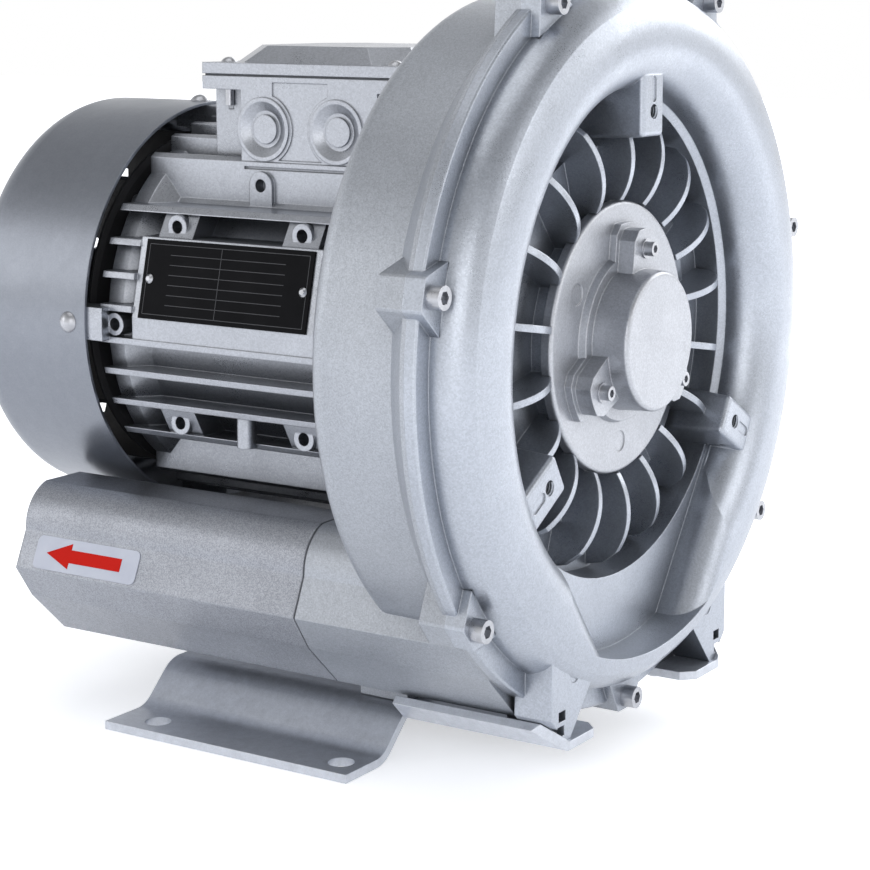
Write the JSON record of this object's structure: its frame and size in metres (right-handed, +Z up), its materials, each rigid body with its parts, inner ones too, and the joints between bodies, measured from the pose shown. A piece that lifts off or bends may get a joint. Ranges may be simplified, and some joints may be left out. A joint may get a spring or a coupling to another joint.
{
  "type": "side channel blower",
  "caption": "Side channel blower with a cast ring casing, open ribbed front cover, finned motor, fan cowl, terminal box, two silencers and bent sheet feet.",
  "frame": {"origin": "on the floor, at the centre of the four holes of the feet", "axes": "+Z up, +Y along the shaft from the front cover to the fan cowl, +X to the intake side"},
  "size_m": [0.3382, 0.3265, 0.3557],
  "materials": {
    "cast_ring": "silver paint over cast aluminium",
    "cast_casing": "silver paint over cast aluminium",
    "cast_cap": "silver paint over cast aluminium",
    "cast_motor": "silver paint over cast aluminium",
    "silencer_paint": "metallic silver paint on extruded and cast aluminium",
    "sheet_paint": "silver paint on bent sheet steel",
    "cowl_paint": "silver grey paint on drawn sheet steel",
    "zinc_screw": "zinc plated",
    "bearing_steel": "polished bearing steel",
    "shaft_steel": "turned steel",
    "impeller_cast": "bare cast aluminium",
    "laminated_steel": "laminated electrical steel",
    "copper_winding": "varnished copper wire",
    "foam": "open cell sound foam",
    "perforated_sheet": "perforated sheet",
    "seal_rubber": "black rubber",
    "fan_plastic": "moulded plastic",
    "board_plastic": "moulded terminal board",
    "stud_brass": "machined brass",
    "nameplate_black": "black plate, left bare",
    "label_film": "grey film with a red arrow"
  },
  "bodies": {
    "housing": {"front_cover": "cast_ring", "rear_casing": "cast_casing", "cover_seal": "seal_rubber", "cover_screws": "zinc_screw", "bearing_cap": "cast_cap", "bearing_cap_screws": "zinc_screw", "bearing_cap_washers": "zinc_screw", "left_foot": "sheet_paint", "right_foot": "sheet_paint", "foot_screws": "zinc_screw", "discharge_silencer": "silencer_paint", "intake_silencer": "silencer_paint", "discharge_silencer_foam": "foam", "intake_silencer_foam": "foam", "silencer_tubes": "perforated_sheet", "silencer_gaskets": "seal_rubber", "silencer_screws": "zinc_screw", "flow_label": "label_film", "shaft_seal": "seal_rubber", "front_bearing_outer_race": "bearing_steel", "rear_bearing_outer_race": "bearing_steel", "wave_spring": "shaft_steel", "motor_housing": "cast_motor", "motor_screws": "zinc_screw", "stator_core": "laminated_steel", "stator_windings": "copper_winding", "rear_end_shield": "cast_motor", "shield_screws": "zinc_screw", "terminal_lid": "cast_motor", "terminal_lid_gasket": "seal_rubber", "terminal_lid_screws": "zinc_screw", "terminal_board": "board_plastic", "terminal_studs": "stud_brass", "nameplate": "nameplate_black", "nameplate_rivets": "zinc_screw", "fan_cowl": "cowl_paint", "cowl_screws": "zinc_screw"},
    "rotor": {"impeller": "impeller_cast", "shaft": "shaft_steel", "impeller_key": "shaft_steel", "impeller_spacer": "shaft_steel", "shaft_end_washer": "zinc_screw", "shaft_end_bolt": "zinc_screw", "front_bearing_inner_race": "bearing_steel", "rear_bearing_inner_race": "bearing_steel", "rotor_core": "laminated_steel", "rotor_end_rings": "impeller_cast", "cooling_fan": "fan_plastic", "fan_clip": "shaft_steel"},
    "front_ball_set": {"front_bearing_balls": "bearing_steel", "front_bearing_cage": "shaft_steel"},
    "rear_ball_set": {"rear_bearing_balls": "bearing_steel", "rear_bearing_cage": "shaft_steel"}
  },
  "joints": [
    {"name": "rotor_spin", "type": "hinge", "parent": "housing", "child": "rotor", "pos_m": [0, 0, 0.188], "axis": [0, 1, 0], "continuous": true},
    {"name": "front_cage_spin", "type": "hinge", "parent": "housing", "child": "front_ball_set", "pos_m": [0, -0.119, 0.188], "axis": [0, 1, 0], "continuous": true},
    {"name": "rear_cage_spin", "type": "hinge", "parent": "housing", "child": "rear_ball_set", "pos_m": [0, 0.079, 0.188], "axis": [0, 1, 0], "continuous": true}
  ],
  "couplings": [
    {"joint": "front_cage_spin", "follows": "rotor_spin", "ratio": 0.3974},
    {"joint": "rear_cage_spin", "follows": "rotor_spin", "ratio": 0.3974}
  ]
}
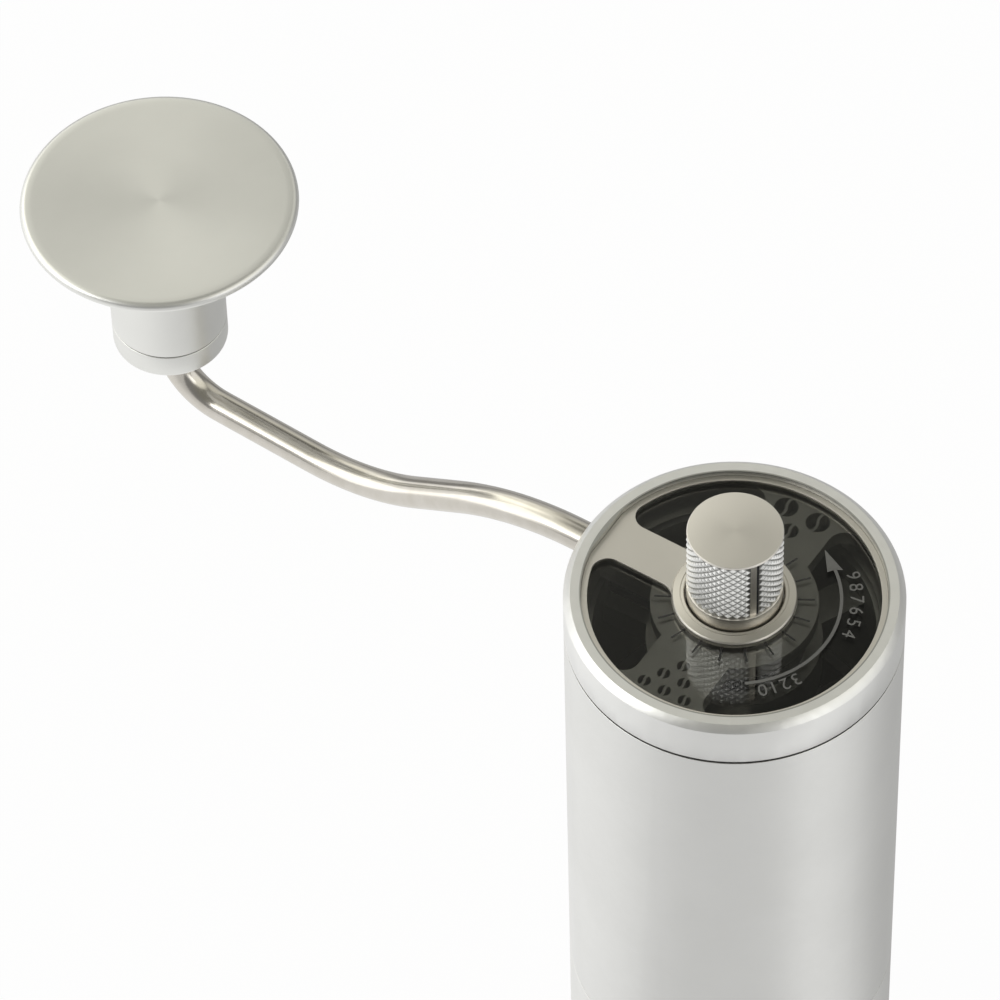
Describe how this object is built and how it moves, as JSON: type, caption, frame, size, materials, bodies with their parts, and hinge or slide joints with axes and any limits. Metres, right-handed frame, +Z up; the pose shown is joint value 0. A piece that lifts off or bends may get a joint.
◇ ◇ ◇ ◇
● **Brief**:
Reproduce all data above, unchanged.

● **Output of the task**:
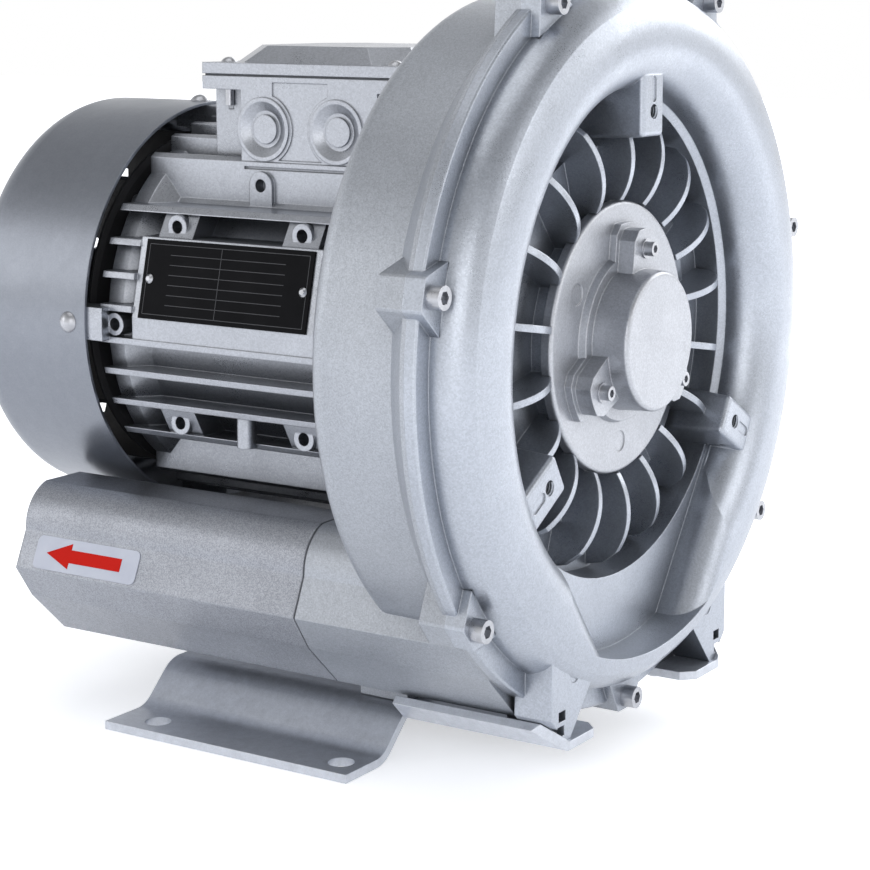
Write the JSON record of this object's structure: its frame and size in metres (right-handed, +Z up), its materials, each rigid body with its parts, inner ones too, and the joints between bodies, measured from the pose shown. A piece that lifts off or bends may get a joint. Ranges may be simplified, and some joints may be left out. A joint may get a spring or a coupling to another joint.
{
  "type": "side channel blower",
  "caption": "Side channel blower with a cast ring casing, open ribbed front cover, finned motor, fan cowl, terminal box, two silencers and bent sheet feet.",
  "frame": {"origin": "on the floor, at the centre of the four holes of the feet", "axes": "+Z up, +Y along the shaft from the front cover to the fan cowl, +X to the intake side"},
  "size_m": [0.3382, 0.3265, 0.3557],
  "materials": {
    "cast_ring": "silver paint over cast aluminium",
    "cast_casing": "silver paint over cast aluminium",
    "cast_cap": "silver paint over cast aluminium",
    "cast_motor": "silver paint over cast aluminium",
    "silencer_paint": "metallic silver paint on extruded and cast aluminium",
    "sheet_paint": "silver paint on bent sheet steel",
    "cowl_paint": "silver grey paint on drawn sheet steel",
    "zinc_screw": "zinc plated",
    "bearing_steel": "polished bearing steel",
    "shaft_steel": "turned steel",
    "impeller_cast": "bare cast aluminium",
    "laminated_steel": "laminated electrical steel",
    "copper_winding": "varnished copper wire",
    "foam": "open cell sound foam",
    "perforated_sheet": "perforated sheet",
    "seal_rubber": "black rubber",
    "fan_plastic": "moulded plastic",
    "board_plastic": "moulded terminal board",
    "stud_brass": "machined brass",
    "nameplate_black": "black plate, left bare",
    "label_film": "grey film with a red arrow"
  },
  "bodies": {
    "housing": {"front_cover": "cast_ring", "rear_casing": "cast_casing", "cover_seal": "seal_rubber", "cover_screws": "zinc_screw", "bearing_cap": "cast_cap", "bearing_cap_screws": "zinc_screw", "bearing_cap_washers": "zinc_screw", "left_foot": "sheet_paint", "right_foot": "sheet_paint", "foot_screws": "zinc_screw", "discharge_silencer": "silencer_paint", "intake_silencer": "silencer_paint", "discharge_silencer_foam": "foam", "intake_silencer_foam": "foam", "silencer_tubes": "perforated_sheet", "silencer_gaskets": "seal_rubber", "silencer_screws": "zinc_screw", "flow_label": "label_film", "shaft_seal": "seal_rubber", "front_bearing_outer_race": "bearing_steel", "rear_bearing_outer_race": "bearing_steel", "wave_spring": "shaft_steel", "motor_housing": "cast_motor", "motor_screws": "zinc_screw", "stator_core": "laminated_steel", "stator_windings": "copper_winding", "rear_end_shield": "cast_motor", "shield_screws": "zinc_screw", "terminal_lid": "cast_motor", "terminal_lid_gasket": "seal_rubber", "terminal_lid_screws": "zinc_screw", "terminal_board": "board_plastic", "terminal_studs": "stud_brass", "nameplate": "nameplate_black", "nameplate_rivets": "zinc_screw", "fan_cowl": "cowl_paint", "cowl_screws": "zinc_screw"},
    "rotor": {"impeller": "impeller_cast", "shaft": "shaft_steel", "impeller_key": "shaft_steel", "impeller_spacer": "shaft_steel", "shaft_end_washer": "zinc_screw", "shaft_end_bolt": "zinc_screw", "front_bearing_inner_race": "bearing_steel", "rear_bearing_inner_race": "bearing_steel", "rotor_core": "laminated_steel", "rotor_end_rings": "impeller_cast", "cooling_fan": "fan_plastic", "fan_clip": "shaft_steel"},
    "front_ball_set": {"front_bearing_balls": "bearing_steel", "front_bearing_cage": "shaft_steel"},
    "rear_ball_set": {"rear_bearing_balls": "bearing_steel", "rear_bearing_cage": "shaft_steel"}
  },
  "joints": [
    {"name": "rotor_spin", "type": "hinge", "parent": "housing", "child": "rotor", "pos_m": [0, 0, 0.188], "axis": [0, 1, 0], "continuous": true},
    {"name": "front_cage_spin", "type": "hinge", "parent": "housing", "child": "front_ball_set", "pos_m": [0, -0.119, 0.188], "axis": [0, 1, 0], "continuous": true},
    {"name": "rear_cage_spin", "type": "hinge", "parent": "housing", "child": "rear_ball_set", "pos_m": [0, 0.079, 0.188], "axis": [0, 1, 0], "continuous": true}
  ],
  "couplings": [
    {"joint": "front_cage_spin", "follows": "rotor_spin", "ratio": 0.3974},
    {"joint": "rear_cage_spin", "follows": "rotor_spin", "ratio": 0.3974}
  ]
}
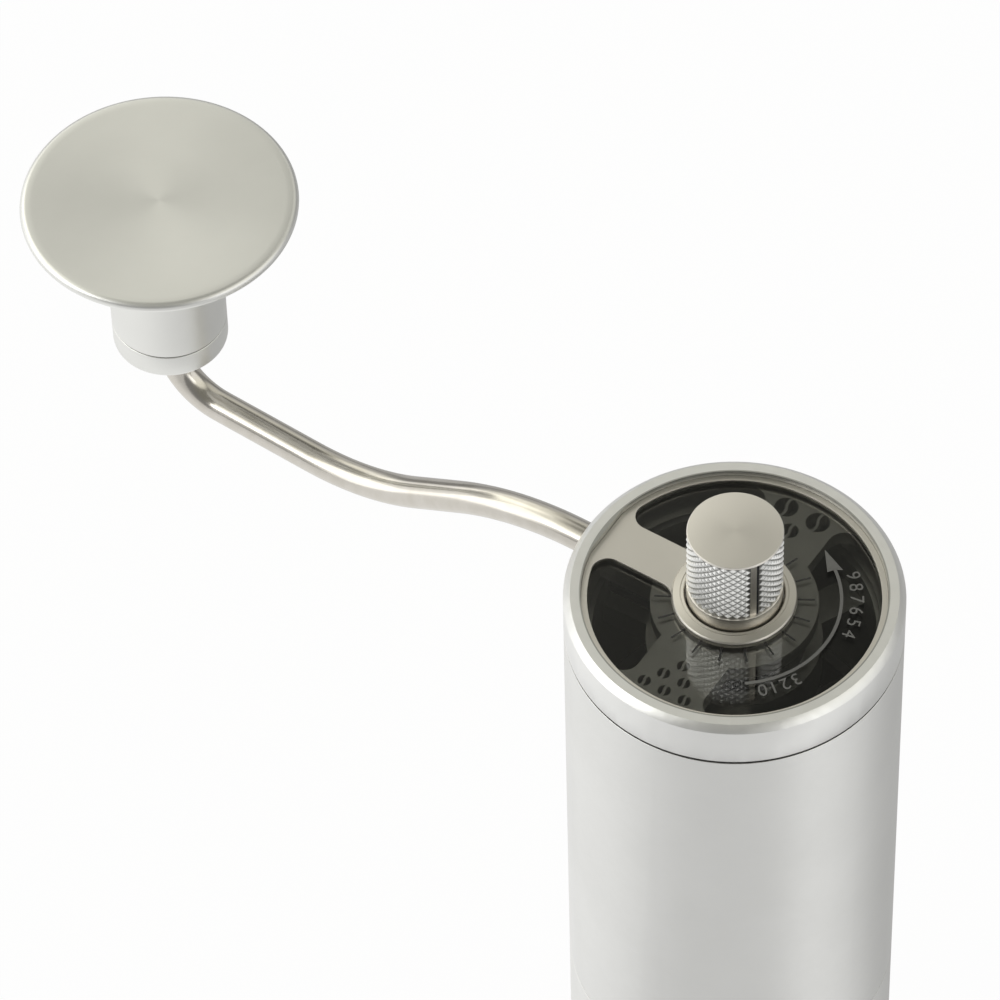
Describe how this object is built and how it moves, as JSON: type, caption, frame, size, materials, bodies with their parts, and hinge or slide joints with axes and any limits. Metres, right-handed frame, +Z up; the pose shown is joint value 0. A piece that lifts off or bends may get a joint.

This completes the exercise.